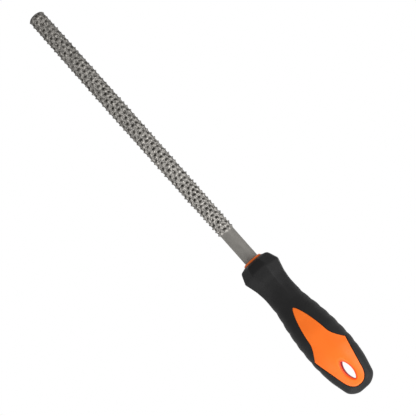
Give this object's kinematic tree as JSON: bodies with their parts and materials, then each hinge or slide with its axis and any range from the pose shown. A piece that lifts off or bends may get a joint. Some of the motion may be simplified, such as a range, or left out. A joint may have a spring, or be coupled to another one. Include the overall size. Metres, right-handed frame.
{
  "type": "wood rasp",
  "caption": "Round wood rasp: toothed steel bar with a plain neck, in an orange and black two-material handle with windowed broad faces and a hanging hole.",
  "frame": {"origin": "centre of the small flat at the butt end of the handle, on the blade's axis", "axes": "+X along the tool from the butt to the tip, +Y across the handle's broad face, +Z out of one broad face"},
  "size_m": [0.3047, 0.0292, 0.0248],
  "materials": {
    "steel": "bare ground steel, coarse teeth with dark gullets, dull plain neck",
    "orange_plastic": "satin moulded hard plastic",
    "black_rubber": "matt soft rubber with fine texture on the edges"
  },
  "bodies": {
    "root": {"rasp_blade": "steel", "handle_core": "orange_plastic", "soft_grip": "black_rubber"}
  },
  "joints": []
}
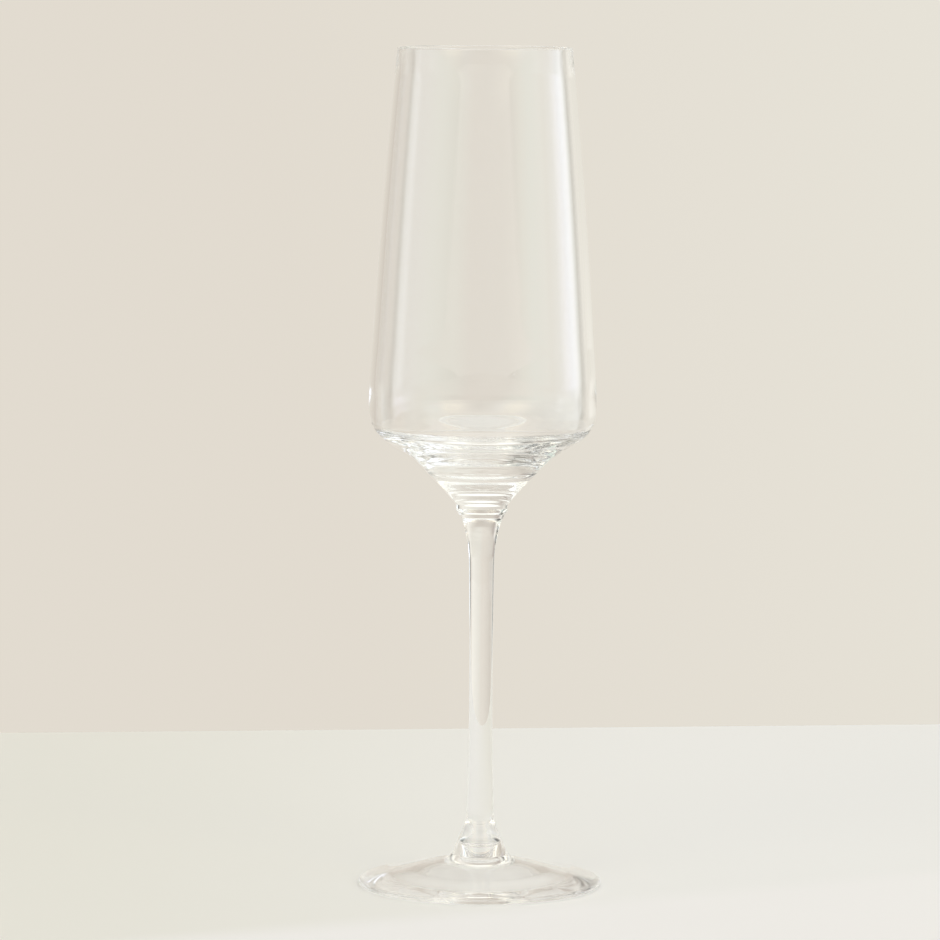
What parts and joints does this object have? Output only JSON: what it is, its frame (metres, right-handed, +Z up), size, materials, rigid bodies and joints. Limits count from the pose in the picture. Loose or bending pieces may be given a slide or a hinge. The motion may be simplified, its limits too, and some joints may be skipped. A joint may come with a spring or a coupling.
{
  "type": "champagne flute",
  "caption": "Tall, narrow stemmed glass: a cup that tapers in to the rim over a rounded shoulder and conical base, a slim stem and a round foot.",
  "frame": {"origin": "centre of the foot's resting ring, on the table", "axes": "+Z up along the stem to the rim; the glass is round, so +X and +Y are any two directions across it"},
  "size_m": [0.0712, 0.0712, 0.246],
  "materials": {
    "clear_glass": "clear, colourless and fire-polished"
  },
  "bodies": {
    "root": {"bowl": "clear_glass", "stem": "clear_glass", "foot": "clear_glass"}
  },
  "joints": []
}
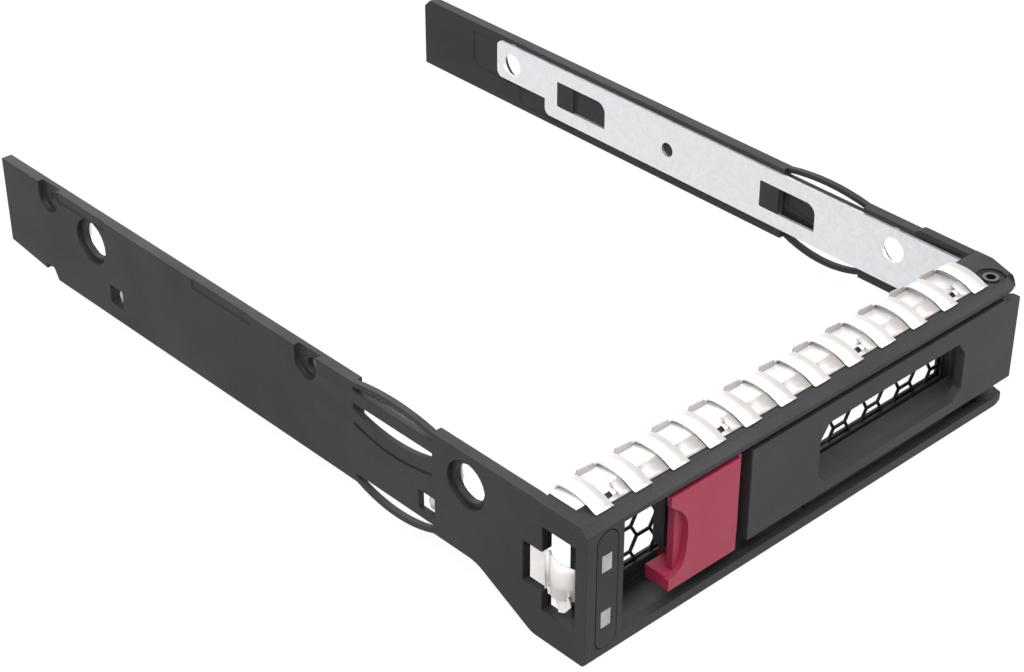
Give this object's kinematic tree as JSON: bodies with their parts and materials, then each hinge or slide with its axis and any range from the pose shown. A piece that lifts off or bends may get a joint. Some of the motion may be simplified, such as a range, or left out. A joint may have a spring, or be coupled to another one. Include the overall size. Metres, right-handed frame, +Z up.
{
  "type": "hot-swap drive carrier",
  "caption": "Low hot-swap drive caddy with two sprung side rails, a vented bezel, a swing-out latch lever with a finger window, a sliding release button and contact fingers on top.",
  "frame": {"origin": "centre of the footprint of the whole carrier, on the flat underside of its bezel", "axes": "+X to the right along the bezel as seen from the front, +Y from the bezel to the rear end of the rails, +Z up"},
  "size_m": [0.108, 0.1566, 0.0277],
  "materials": {
    "frame_plastic": "fine spark-eroded texture",
    "lever_plastic": "fine spark-eroded texture",
    "cover_plastic": "satin",
    "mesh_black": "satin black",
    "galvanised_steel": "zinc spangle",
    "spring_steel": "bright rolled",
    "pin_steel": "drawn",
    "lens_plastic": "frosted",
    "button_plastic": "satin maroon"
  },
  "bodies": {
    "carrier": {"carrier_frame": "frame_plastic", "left_side_plate": "galvanised_steel", "right_side_plate": "galvanised_steel", "finger_strip": "spring_steel", "ground_spring": "spring_steel", "vent_mesh": "mesh_black", "indicator_cover": "cover_plastic", "upper_lens": "lens_plastic", "lower_lens": "lens_plastic", "pivot_pin": "pin_steel", "lever_spring": "pin_steel", "button_spring": "pin_steel"},
    "lever": {"latch_lever": "lever_plastic"},
    "button": {"release_button": "button_plastic"}
  },
  "joints": [
    {"name": "lever_swing", "type": "hinge", "parent": "carrier", "child": "lever", "pos_m": [0.04895, -0.0745, 0.0143], "axis": [0, 0, 1], "range_deg": [0, 60]},
    {"name": "button_press", "type": "slide", "parent": "carrier", "child": "button", "axis": [1, 0, 0], "range_m": [0, 0.0018], "stiffness_N_per_m": 600, "springref_m": -0.001, "deforming": ["button_spring"]}
  ]
}
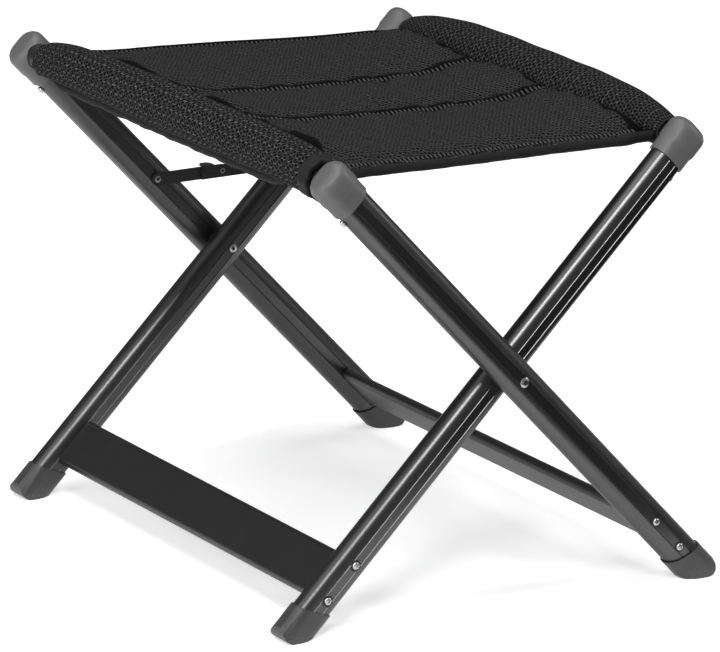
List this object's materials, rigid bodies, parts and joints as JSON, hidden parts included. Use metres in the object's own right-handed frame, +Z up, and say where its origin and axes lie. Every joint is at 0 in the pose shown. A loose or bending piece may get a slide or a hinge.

WRITTEN EXERCISE → Output the listing above exactly as it appears.

RESULT OF THIS TASK →
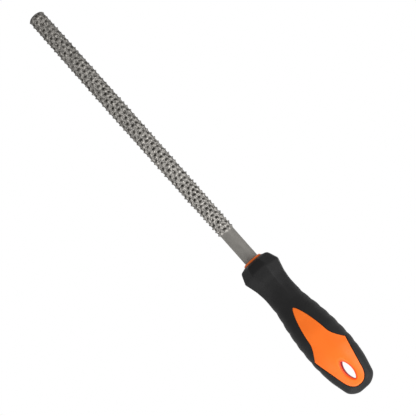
Give this object's kinematic tree as JSON: bodies with their parts and materials, then each hinge or slide with its axis and any range from the pose shown. A piece that lifts off or bends may get a joint. Some of the motion may be simplified, such as a range, or left out. A joint may have a spring, or be coupled to another one. Include the overall size. Metres, right-handed frame.
{
  "type": "wood rasp",
  "caption": "Round wood rasp: toothed steel bar with a plain neck, in an orange and black two-material handle with windowed broad faces and a hanging hole.",
  "frame": {"origin": "centre of the small flat at the butt end of the handle, on the blade's axis", "axes": "+X along the tool from the butt to the tip, +Y across the handle's broad face, +Z out of one broad face"},
  "size_m": [0.3047, 0.0292, 0.0248],
  "materials": {
    "steel": "bare ground steel, coarse teeth with dark gullets, dull plain neck",
    "orange_plastic": "satin moulded hard plastic",
    "black_rubber": "matt soft rubber with fine texture on the edges"
  },
  "bodies": {
    "root": {"rasp_blade": "steel", "handle_core": "orange_plastic", "soft_grip": "black_rubber"}
  },
  "joints": []
}
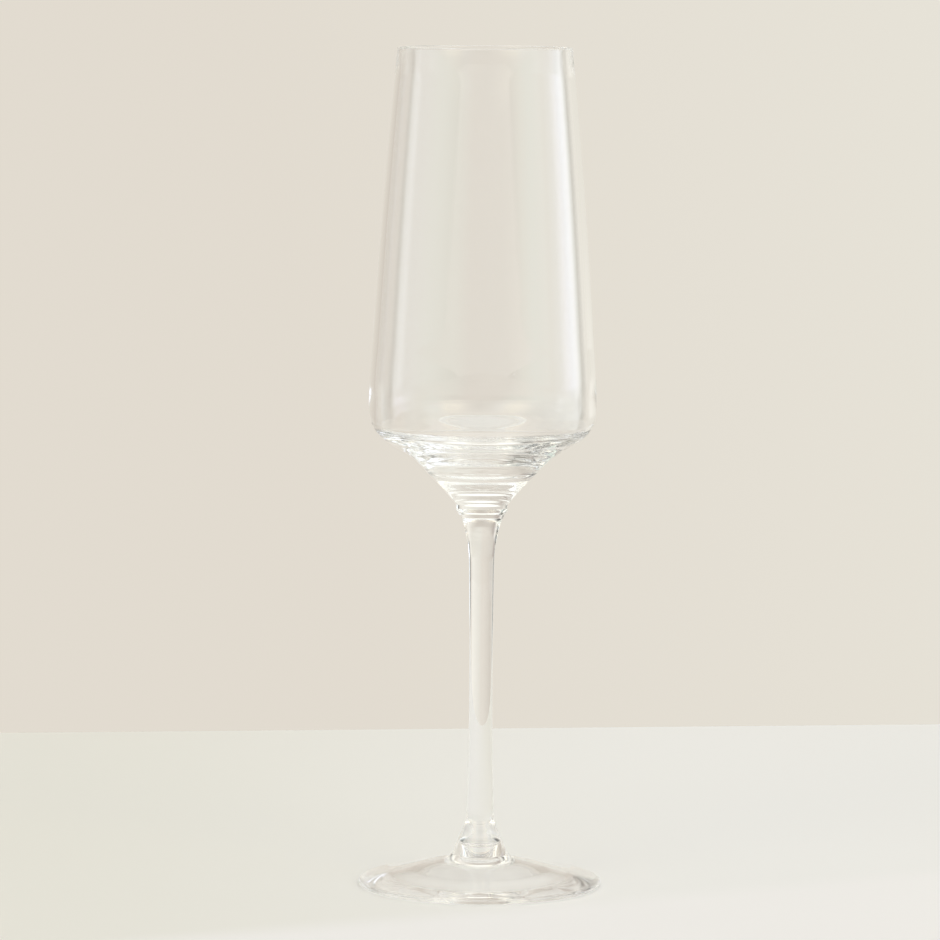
What parts and joints does this object have? Output only JSON: what it is, its frame (metres, right-handed, +Z up), size, materials, rigid bodies and joints. Limits count from the pose in the picture. Loose or bending pieces may be given a slide or a hinge. The motion may be simplified, its limits too, and some joints may be skipped. A joint may come with a spring or a coupling.
{
  "type": "champagne flute",
  "caption": "Tall, narrow stemmed glass: a cup that tapers in to the rim over a rounded shoulder and conical base, a slim stem and a round foot.",
  "frame": {"origin": "centre of the foot's resting ring, on the table", "axes": "+Z up along the stem to the rim; the glass is round, so +X and +Y are any two directions across it"},
  "size_m": [0.0712, 0.0712, 0.246],
  "materials": {
    "clear_glass": "clear, colourless and fire-polished"
  },
  "bodies": {
    "root": {"bowl": "clear_glass", "stem": "clear_glass", "foot": "clear_glass"}
  },
  "joints": []
}
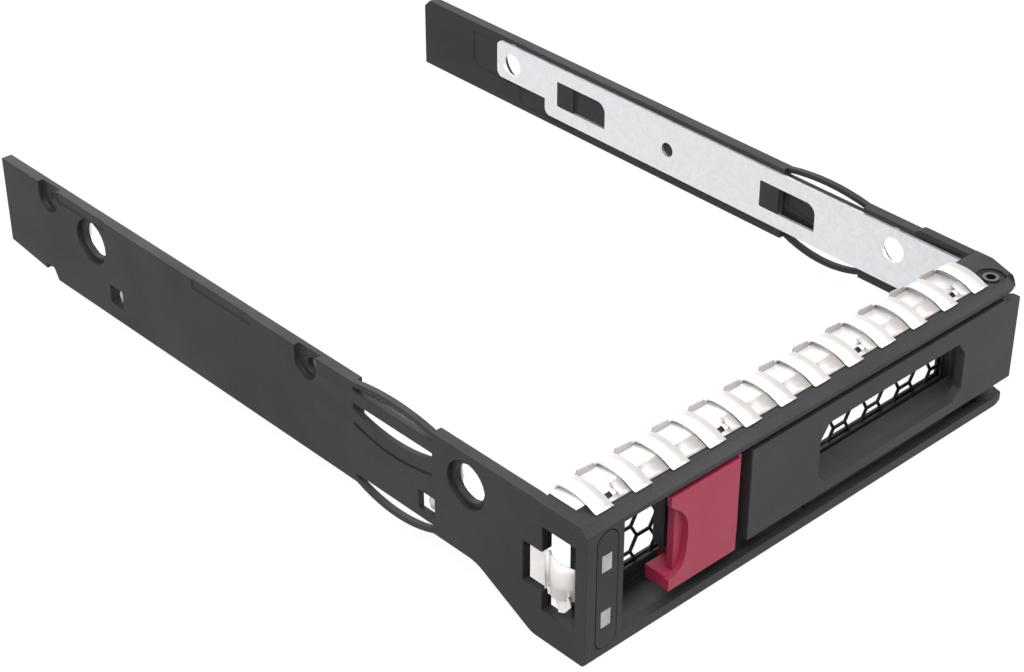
Give this object's kinematic tree as JSON: bodies with their parts and materials, then each hinge or slide with its axis and any range from the pose shown. A piece that lifts off or bends may get a joint. Some of the motion may be simplified, such as a range, or left out. A joint may have a spring, or be coupled to another one. Include the overall size. Metres, right-handed frame, +Z up.
{
  "type": "hot-swap drive carrier",
  "caption": "Low hot-swap drive caddy with two sprung side rails, a vented bezel, a swing-out latch lever with a finger window, a sliding release button and contact fingers on top.",
  "frame": {"origin": "centre of the footprint of the whole carrier, on the flat underside of its bezel", "axes": "+X to the right along the bezel as seen from the front, +Y from the bezel to the rear end of the rails, +Z up"},
  "size_m": [0.108, 0.1566, 0.0277],
  "materials": {
    "frame_plastic": "fine spark-eroded texture",
    "lever_plastic": "fine spark-eroded texture",
    "cover_plastic": "satin",
    "mesh_black": "satin black",
    "galvanised_steel": "zinc spangle",
    "spring_steel": "bright rolled",
    "pin_steel": "drawn",
    "lens_plastic": "frosted",
    "button_plastic": "satin maroon"
  },
  "bodies": {
    "carrier": {"carrier_frame": "frame_plastic", "left_side_plate": "galvanised_steel", "right_side_plate": "galvanised_steel", "finger_strip": "spring_steel", "ground_spring": "spring_steel", "vent_mesh": "mesh_black", "indicator_cover": "cover_plastic", "upper_lens": "lens_plastic", "lower_lens": "lens_plastic", "pivot_pin": "pin_steel", "lever_spring": "pin_steel", "button_spring": "pin_steel"},
    "lever": {"latch_lever": "lever_plastic"},
    "button": {"release_button": "button_plastic"}
  },
  "joints": [
    {"name": "lever_swing", "type": "hinge", "parent": "carrier", "child": "lever", "pos_m": [0.04895, -0.0745, 0.0143], "axis": [0, 0, 1], "range_deg": [0, 60]},
    {"name": "button_press", "type": "slide", "parent": "carrier", "child": "button", "axis": [1, 0, 0], "range_m": [0, 0.0018], "stiffness_N_per_m": 600, "springref_m": -0.001, "deforming": ["button_spring"]}
  ]
}
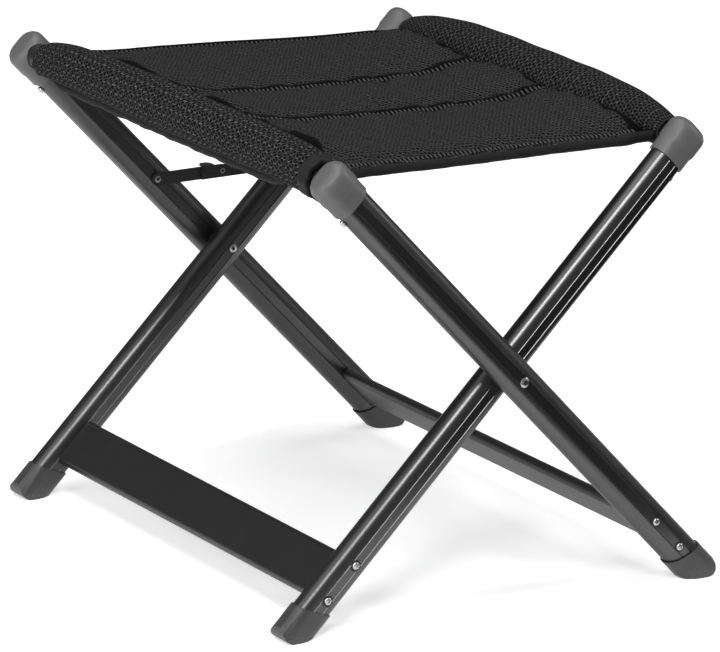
List this object's materials, rigid bodies, parts and joints as JSON, hidden parts included. Use metres in the object's own right-handed frame, +Z up, and say where its origin and axes lie. Every joint is at 0 in the pose shown. A loose or bending piece may get a slide or a hinge.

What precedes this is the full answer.